Congo Democratic Republic p87: 10 Francs from 1997 Congo Democratic Republic p88: 20 Francs from 1997 Congo Democratic Republic p89: 50 Francs from 1997 Congo Democratic Republic p90: 100 Francs from 1997
"Original paper money from the Congo Democratic Republic, including p87, p88A, p89, and p90".

Congo Democratic Republic p93: 10 Francs from 2003 Congo Democratic Republic p94: 20 Francs from 2003 Congo Democratic Republic p91: 50 Francs from 2000 Congo Democratic Republic p92: 100 Francs from 2000
"Original paper money from the Congo Democratic Republic, including, from left to right, p93, p94, p91, and p92".

In a separate instance, in order to distinguish the notes of different value the Turkish 5 lira note P-222 was recolored from yellow to dark yellow after two years in use. As it turned out, it was too alike to the 50 Lira note P-225 of the same series.
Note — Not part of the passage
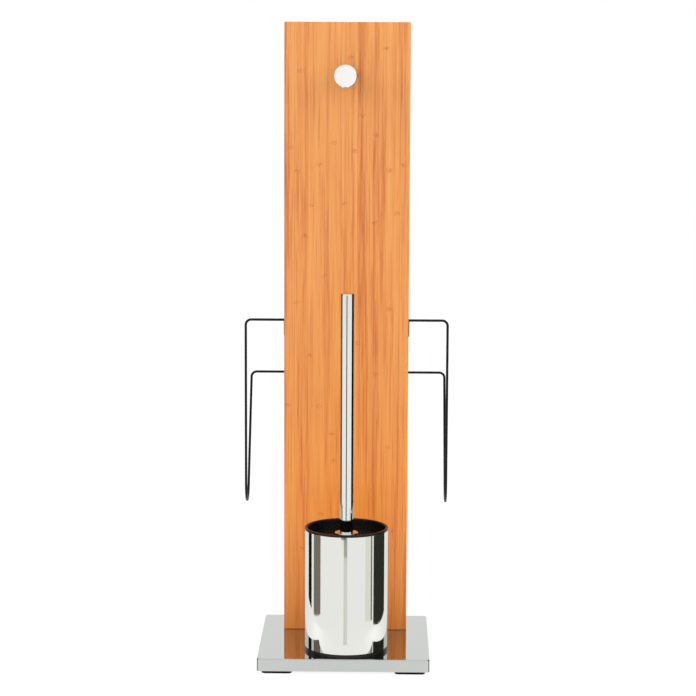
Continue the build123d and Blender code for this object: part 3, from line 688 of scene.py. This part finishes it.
filament_count = 10
root_depth = 14.0
foot_spread = 0.55
tip_spread = 1.75
foot_thickness = 0.28
tip_thickness = 0.18
golden_turn = math.radians(137.5)
tuft_parts = []
for filament in range(filament_count):
    swing = filament * golden_turn
    share = math.sqrt((filament + 0.5) / filament_count)
    side = Vector((share * math.cos(swing), share * math.sin(swing), 0))
    foot_place = side * foot_spread + Vector((0, 0, root_depth))
    tip_place = side * tip_spread + Vector((0, 0, bristle_reach - 0.1))
    lean = tip_place - foot_place
    bpy.ops.object.select_all(action="DESELECT")
    bpy.ops.mesh.primitive_cone_add(
        vertices=4, radius1=foot_thickness / 1000, radius2=tip_thickness / 1000,
        depth=lean.length / 1000, location=(foot_place + tip_place) / 2000,
        rotation=lean.to_track_quat("Z", "Y").to_euler())
    bpy.ops.object.transform_apply(location=True, rotation=True, scale=True)
    tuft_parts.append(bpy.context.object)
bpy.ops.object.select_all(action="DESELECT")
for part in tuft_parts:
    part.select_set(True)
bpy.context.view_layer.objects.active = tuft_parts[0]
bpy.ops.object.join()
tuft = bpy.context.object

tuft_aims = []
tufts_per_row = 24
row_count = 10
row_pitch = 4.0
first_row = 3.3
twist_step = 2.4
for row in range(row_count):
    for step in range(tufts_per_row):
        turn = (step + 0.5 * (row % 2)) * math.tau / tufts_per_row
        tuft_aims.append((turn, 0.0, dome_height + first_row + row_pitch * row))
for drop, count in ((72, 7), (54, 14), (36, 19), (18, 23)):
    for step in range(count):
        tuft_aims.append(((step + 0.25) * math.tau / count, math.radians(drop), dome_height))
tuft_aims.append((0.0, math.radians(90), dome_height))
copies = []
for index, (turn, drop, height) in enumerate(tuft_aims):
    aim = Vector((math.cos(turn) * math.cos(drop), math.sin(turn) * math.cos(drop), -math.sin(drop)))
    copy = bpy.data.objects.new("tuft_copy", tuft.data.copy())
    stage_view.collection.objects.link(copy)
    twist = Matrix.Rotation(index * twist_step, 4, "Z")
    pose = Matrix.Translation(canister_middle + Vector((0, 0, height / 1000)))
    copy.data.transform(pose @ aim.to_track_quat("Z", "Y").to_matrix().to_4x4() @ twist)
    copies.append(copy)
bpy.data.objects.remove(tuft)
bpy.ops.object.select_all(action="DESELECT")
for copy in copies:
    copy.select_set(True)
roots.select_set(True)
bpy.context.view_layer.objects.active = roots
bpy.ops.object.join()
bristles = bpy.context.object
bristles.name = "brush_bristle_tufts"
place_piece(bristles, "brush", "bristle", nylon, "brush_bristles")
But what was the reason to change the color of the Croatian 10 Kuna P-29 note into P-36, after just one short year in circulation? It was then a newly introduced issue with a clear color distinction between the values of Turkish banknotes, there was no forgery case; furthermore it was next one to the smallest denominations in circulation (approximately 3 German marks, which is 1.5 Euro today). The reason was not in Croatia itself, but in Germany instead. The Croatian P-29 banknote was too similar to the German 10 Mark note p38a and the German Mark was widely used as reserve currency in Croatia, as well as in the other Yugoslavian successor states. Since it was easy to mistakenly replace a 10 Kuna banknote with a 10 Mark note, the Croatian paper money was recolored to a brown color, and it has remained brown (P-36 and similar P-38 and P-43) up to this date.


Croatia p29: 10 Kuna from 1993 Croatia p36: 10 Kuna from 1995
"Original Croatian 10 Kuna banknote from 1993 p29a at left, with its recolored counterpart p36a from 1995".

German Federal Republic p38: 10 Deutsch Mark from 1989
"The German Federal Republic banknote (p38a) which prompted the recoloring of Croatia p29a".

It is interesting to think of the reasoning behind the original design of banknotes, and perhaps even more interesting to consider their recoloring. With cases such as these, it is easy to imagine the countless number of considerations that have to be taken into account every time a banknote is designed.